How the plaintiffs could win: Another possibility, if the court believes that the threat to withhold the subsidies is unconstitutional, is a point that Scalia brought up:
“Do we have any case which says that when there is a clear provision, if it is unconstitutional, we can rewrite it?”
What Scalia seems to be saying is that if the court believes that Congress clearly intended to withhold subsidies, it can’t simply interpret the law the other way to make it constitutional. That would amount to the court “rewriting” the law, which would be unprecedented. What the court normally does in cases where a provision is clearly unconstitutional is strike that provision, or– if it can’t be separated from other provisions– striking the entire law.
On the one hand, it’s hard to imagine the court striking down the subsidies. Doing so would mean ruling that Congress basically intended to sabotage its own law, with pretty much zero evidence that this is the case. If Roberts were going to make such a blatantly partisan move to gut the ACA, it seems he would have done it last time around; plus it’s unlikely he would make a move that’s so anti-business now.
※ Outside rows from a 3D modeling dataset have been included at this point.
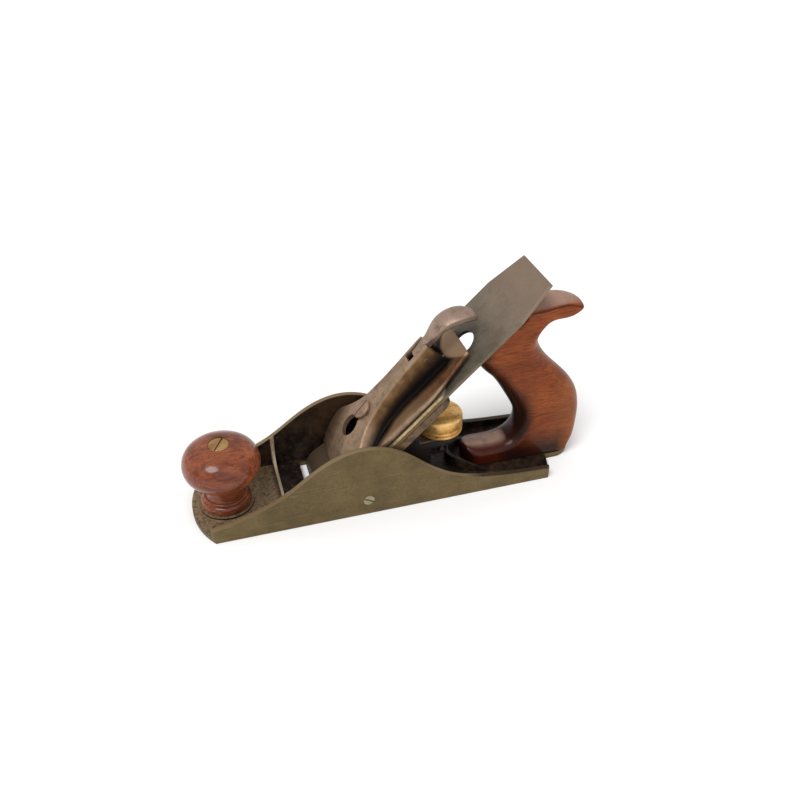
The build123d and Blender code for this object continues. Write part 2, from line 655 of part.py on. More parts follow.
def lever_cap_screw():
    """Round slotted head over the keyhole's narrow end, screwed into the frog."""
    top, foot = CAP_HEAD_N + CAP_HEAD_T, -CUTTER_T - FROG_T
    head = upright(CAP_HEAD_R, 0, 0, CAP_HEAD_N, top)
    head = fillet(head.edges().group_by(Axis.Z)[-1], 0.9)
    shank = upright(CAP_SCREW_R, 0, 0, foot, CAP_HEAD_N)
    slot = Rot(0, 0, 12) * screw_slot(CAP_HEAD_R, top, 1.1, 1.0)
    return BED * Pos(CAP_SCREW_S, 0, 0) * (head + shank - slot)


# ---------------------------------------------------------------- thumb lever

def cam_side():
    """Side view of the thumb lever: nose in the slot, arched back, curled tip."""
    upper = Spline(
        (112.6, 21.2), (121.0, 22.6), (129.0, 24.3), (138.0, 24.6),
        (146.0, 22.0), (152.5, 16.6), (155.6, 10.4),
        tangents=[(1, 0.1), (0.35, -1)],
    )
    lower = Spline(
        (153.2, 9.9), (149.4, 15.2), (142.8, 19.4), (133.0, 21.4), (124.6, 18.2), (120.2, 12.6),
        tangents=[(-0.35, 1), (-0.3, -1)],
    )
    return [
        upper,
        Line((155.6, 10.4), (153.2, 9.9)),
        lower,
        ThreePointArc((120.2, 12.6), (115.6, 9.2), (110.9, 13.0)),
        Line((110.9, 13.0), (110.6, 17.4)),
        Spline((110.6, 17.4), (111.2, 20.2), (112.6, 21.2), tangents=[(0.05, 1), (1, 0.1)]),
    ]


def cam_plan():
    """Top view of the thumb lever: narrow in the slot, then a broad rounded paddle."""
    neck, broad, start, tip = CAM_HALF, PAD_HALF, 125.0, 7.6
    widening = [(start, neck), (131.0, 6.4), (143.0, broad), (153.0, tip)]
    narrowing = [(s, -y) for s, y in reversed(widening)]
    return [
        Line((105, neck), (start, neck)),
        Spline(*widening, tangents=[(1, 0.1), (1, -0.12)]),
        ThreePointArc((153.0, tip), (157.0, 0), (153.0, -tip)),
        Spline(*narrowing, tangents=[(-1, -0.12), (-1, 0.1)]),
        Line((start, -neck), (105, -neck)),
        Line((105, -neck), (105, neck)),
    ]


def cam_lever():
    lever = side_plate(cam_side(), -PAD_HALF - 1, PAD_HALF + 1) & extrude(make_face(cam_plan()), amount=40)
    lever += Pos(CAM_S, 0, CAM_HEEL_N + CAM_R) * Cylinder(CAM_R, 2 * CAM_HALF, rotation=(90, 0, 0))
    lever -= Pos(CAM_S, 0, CAM_N) * Cylinder(CAM_PIN_R + RUN, 40, rotation=(90, 0, 0))
    return BED * lever


def cam_pin():
    return BED * Pos(CAM_S, 0, CAM_N) * Cylinder(CAM_PIN_R, 2 * CAM_PIN_HALF, rotation=(90, 0, 0))


def cap_spring():
    """Leaf spring that the cam presses down onto the cap iron."""
    low, fixed = CAP_IRON_T + 0.1, SPRING_TOP - SPRING_T
    front, bend, end = SPRING_S - 4, SPRING_S + 4, CAM_S + 3.4
    leaf = Polyline(
        (front, fixed), (bend, fixed), (bend + 12, low), (end, low), (end, low + SPRING_T),
        (bend + 12.3, low + SPRING_T), (bend + 0.3, SPRING_TOP), (front, SPRING_TOP), close=True,
    )
    strip = side_plate(leaf, -SPRING_HALF, SPRING_HALF)
    return BED * (strip - Pos(SPRING_S, 0, SPRING_TOP) * Cylinder(RIVET_R, 8))


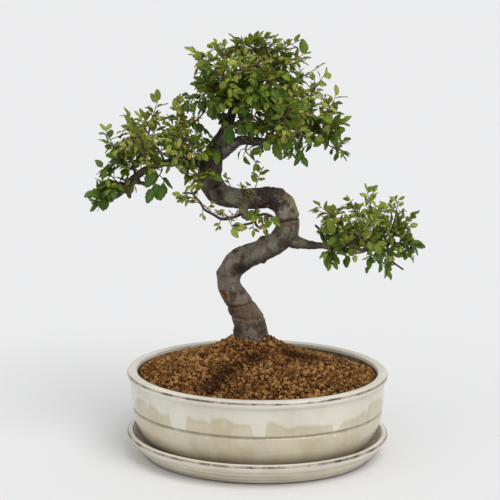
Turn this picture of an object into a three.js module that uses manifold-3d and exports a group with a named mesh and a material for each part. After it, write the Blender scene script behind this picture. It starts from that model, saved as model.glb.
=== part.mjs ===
// Chinese elm bonsai: an S of trunk in granular soil, in an oval glazed pot on its saucer.
// Millimetres, +Z up. The origin is the middle of the saucer's flat underside, the front is towards -Y
// and the pot's long axis lies along X.

import * as THREE from 'three';
import { mergeVertices } from 'three/addons/utils/BufferGeometryUtils.js';
import Module from 'manifold-3d';

const wasm = await Module();
wasm.setup();

// Gap between pieces that rest on or in each other
const CLEARANCE = 0.3;

// Gap between a limb and the stem of a spray that grows from it
const ROOT_GAP = 0.5;

// Ovals: every outline is a circle of the given half length, drawn in across the pot by a fixed amount,
// or in proportion where the half length is under OVAL_CORE
const OVAL_SIDES = 40;
const OVAL_CORE = 60;

// Saucer, half lengths and heights
const SAUCER_DRAWN_IN = 20.3;
const SAUCER_RIM = 108.6;
const SAUCER_FOOT = 94;
const SAUCER_TOP = 20;
const SAUCER_FLOOR = 5.5;
const SAUCER_WALL = 6;

// Pot, half lengths and heights
const POT_DRAWN_IN = 21;
const POT_RIM = 108;
const POT_TOP = 72;
const POT_LIP = 9.2;
const POT_LIP_HEIGHT = 6.5;
const POT_UNDER_LIP = 105.6;
const POT_GROOVE = 103.6;
const POT_GROOVE_HEIGHT = 41;
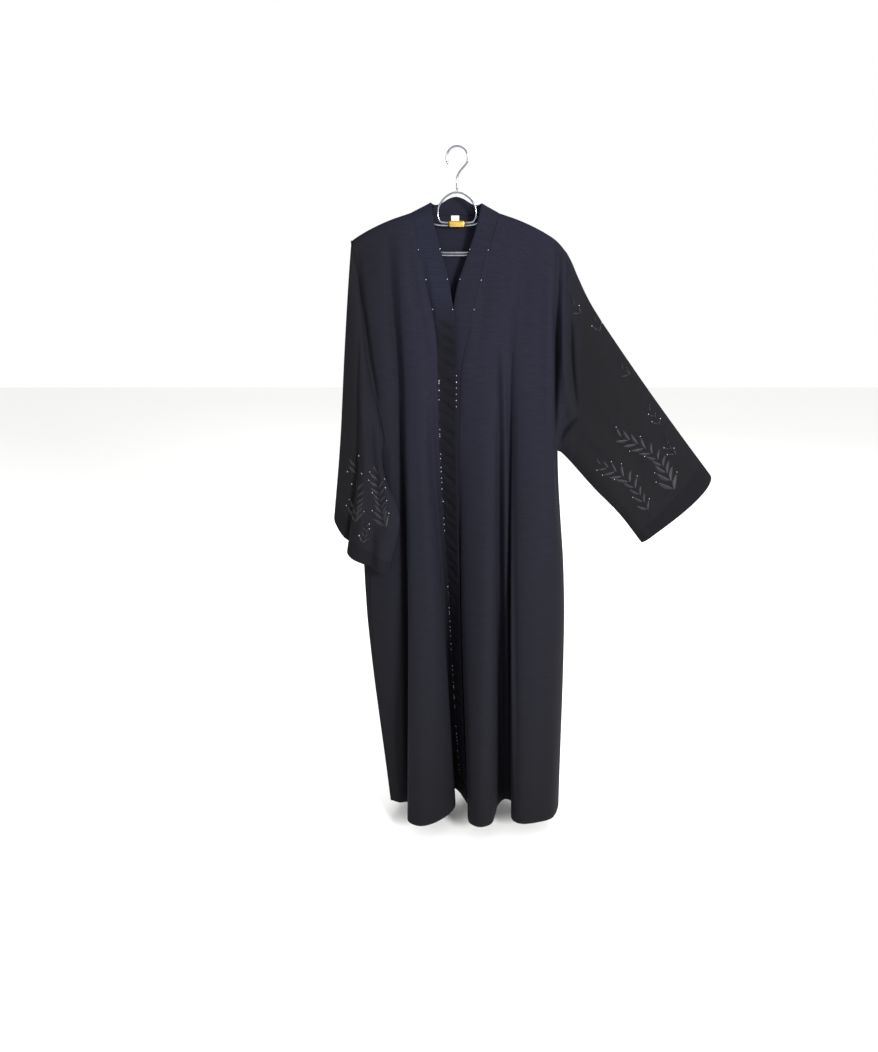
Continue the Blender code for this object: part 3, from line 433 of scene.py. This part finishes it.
def puckers(points):
    """Short slanting creases across a band, unevenly spaced from below the neck to the hem."""
    lines, z, k = [], PUCKER_TOP, 0
    while z > PUCKER_LOW:
        row = points[np.argmin(np.abs(points[:, 0, 2] - z))]
        start, end = row[1, ::2] / MM, row[-3, ::2] / MM
        slant = PUCKER_SLANT * (1 + 0.35 * sin(2.3 * k))
        lines.append((-1, (start + (0, slant / 2), end - (0, slant / 2)), 3.5 + k % 3, 5.5 - 1.5 * (k % 2)))
        z -= PUCKER_GAPS[k % len(PUCKER_GAPS)] * MM
        k += 1
    return lines


# Band crepe: a painted bluish sheen like the chest's beside the neck, and a deeper black of painted shade
# below it, where the band puckers.
band_crepe = crepe("black_band_crepe", "#141521", "#0b0b11", (-0.37, -0.28), 1.15)
right_band_points = fine_cloth("band_right", RIGHT_BAND_HEM, step=BAND_STEP)
right_band_points = fold(right_band_points, puckers(right_band_points) + [NECK_CREASE])
left_band_points = fine_cloth("band_left", LEFT_BAND_HEM, step=BAND_STEP)
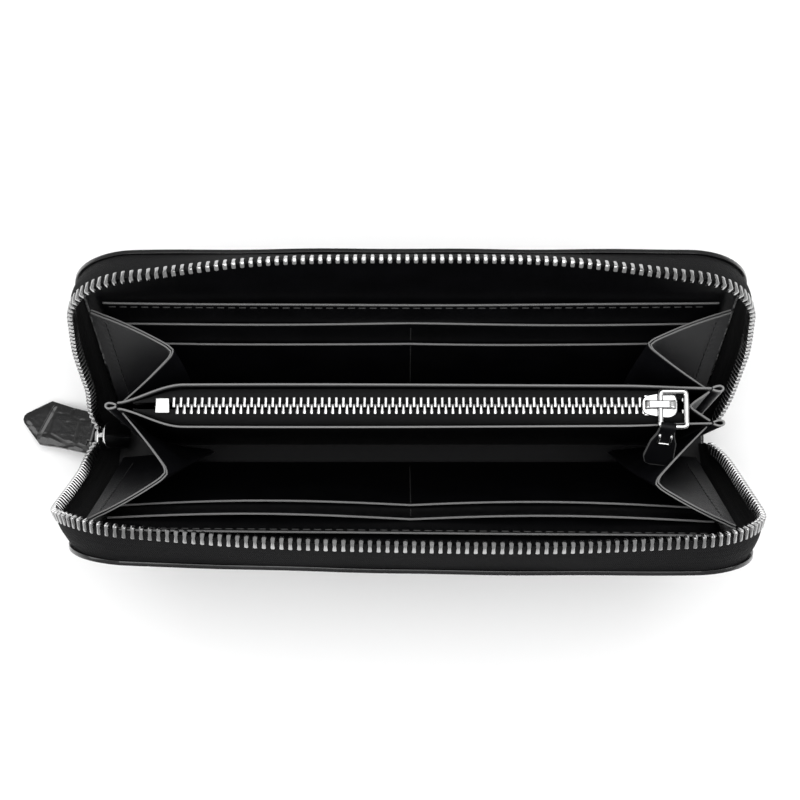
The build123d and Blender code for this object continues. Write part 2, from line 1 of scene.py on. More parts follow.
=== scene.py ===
# %% [markdown]
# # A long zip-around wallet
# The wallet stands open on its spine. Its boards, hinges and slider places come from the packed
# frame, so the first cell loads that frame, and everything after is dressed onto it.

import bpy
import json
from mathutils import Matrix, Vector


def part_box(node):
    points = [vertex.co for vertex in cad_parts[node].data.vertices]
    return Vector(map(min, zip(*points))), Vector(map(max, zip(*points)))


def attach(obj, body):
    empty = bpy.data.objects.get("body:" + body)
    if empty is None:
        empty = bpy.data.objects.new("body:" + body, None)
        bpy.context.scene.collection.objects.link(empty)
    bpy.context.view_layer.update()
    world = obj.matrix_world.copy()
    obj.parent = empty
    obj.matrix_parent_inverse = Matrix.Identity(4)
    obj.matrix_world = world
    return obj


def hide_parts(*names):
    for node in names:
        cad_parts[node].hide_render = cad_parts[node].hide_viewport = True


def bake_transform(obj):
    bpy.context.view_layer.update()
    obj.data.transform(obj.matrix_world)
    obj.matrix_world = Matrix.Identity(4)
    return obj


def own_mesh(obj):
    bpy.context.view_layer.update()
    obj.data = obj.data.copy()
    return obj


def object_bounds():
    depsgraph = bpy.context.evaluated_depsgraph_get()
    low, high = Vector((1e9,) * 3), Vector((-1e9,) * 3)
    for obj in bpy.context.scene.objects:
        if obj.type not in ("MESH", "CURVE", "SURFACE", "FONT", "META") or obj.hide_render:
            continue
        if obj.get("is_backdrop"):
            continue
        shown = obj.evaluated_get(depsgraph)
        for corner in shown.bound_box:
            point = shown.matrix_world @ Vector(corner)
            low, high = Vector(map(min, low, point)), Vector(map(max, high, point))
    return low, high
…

But on the other hand, it’s troubling that the court even took this case in the first place. The lower courts were all set to rule that the subsidies should stand, and when the lower courts agree, the Supreme Court usually only gets involved if it’s considering overturning something.
Our guess is that the court will rule to uphold the subsidies, but in a round-about way, by saying that the text isn’t clear on Congress’s intent. The justices will say that the IRS didn’t have the authority to interpret the law (limiting the Chevron doctrine), or that the coercion is unconstitutional, so under the doctrine of constitutional avoidance the subsidies stand (unconstitutional coercion only really became a thing in the last Obamacare case– this case could be a way to reinforce that decision’s transfer of power to the states).